__Provided data__
## BEGIN

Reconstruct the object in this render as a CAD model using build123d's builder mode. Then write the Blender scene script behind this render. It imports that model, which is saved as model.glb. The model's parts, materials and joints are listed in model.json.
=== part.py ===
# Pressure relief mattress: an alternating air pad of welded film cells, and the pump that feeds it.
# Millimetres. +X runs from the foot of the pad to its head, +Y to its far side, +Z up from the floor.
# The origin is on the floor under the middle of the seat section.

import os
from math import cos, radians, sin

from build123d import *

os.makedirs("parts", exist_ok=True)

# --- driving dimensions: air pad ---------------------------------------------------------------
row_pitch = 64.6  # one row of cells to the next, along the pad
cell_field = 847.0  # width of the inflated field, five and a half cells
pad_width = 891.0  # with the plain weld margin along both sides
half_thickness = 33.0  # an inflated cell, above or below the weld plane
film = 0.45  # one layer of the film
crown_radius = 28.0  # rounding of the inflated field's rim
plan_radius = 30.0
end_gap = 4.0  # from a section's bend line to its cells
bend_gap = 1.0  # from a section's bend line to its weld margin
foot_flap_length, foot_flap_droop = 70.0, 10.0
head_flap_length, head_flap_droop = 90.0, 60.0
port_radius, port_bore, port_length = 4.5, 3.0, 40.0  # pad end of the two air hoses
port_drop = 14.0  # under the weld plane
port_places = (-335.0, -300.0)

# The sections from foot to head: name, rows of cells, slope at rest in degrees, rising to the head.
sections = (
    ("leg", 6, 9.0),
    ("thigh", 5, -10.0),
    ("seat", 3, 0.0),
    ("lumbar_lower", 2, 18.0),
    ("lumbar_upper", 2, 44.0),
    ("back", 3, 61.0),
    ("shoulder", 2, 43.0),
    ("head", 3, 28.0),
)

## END

__The task__
From the first line of the listing above to the line with "port_places = (-335.0, -300.0)", please transcribe each line exactly, both ends included, and nothing beyond that.

__Correct result__
Reconstruct the object in this render as a CAD model using build123d's builder mode. Then write the Blender scene script behind this render. It imports that model, which is saved as model.glb. The model's parts, materials and joints are listed in model.json.
=== part.py ===
# Pressure relief mattress: an alternating air pad of welded film cells, and the pump that feeds it.
# Millimetres. +X runs from the foot of the pad to its head, +Y to its far side, +Z up from the floor.
# The origin is on the floor under the middle of the seat section.

import os
from math import cos, radians, sin

from build123d import *

os.makedirs("parts", exist_ok=True)

# --- driving dimensions: air pad ---------------------------------------------------------------
row_pitch = 64.6  # one row of cells to the next, along the pad
cell_field = 847.0  # width of the inflated field, five and a half cells
pad_width = 891.0  # with the plain weld margin along both sides
half_thickness = 33.0  # an inflated cell, above or below the weld plane
film = 0.45  # one layer of the film
crown_radius = 28.0  # rounding of the inflated field's rim
plan_radius = 30.0
end_gap = 4.0  # from a section's bend line to its cells
bend_gap = 1.0  # from a section's bend line to its weld margin
foot_flap_length, foot_flap_droop = 70.0, 10.0
head_flap_length, head_flap_droop = 90.0, 60.0
port_radius, port_bore, port_length = 4.5, 3.0, 40.0  # pad end of the two air hoses
port_drop = 14.0  # under the weld plane
port_places = (-335.0, -300.0)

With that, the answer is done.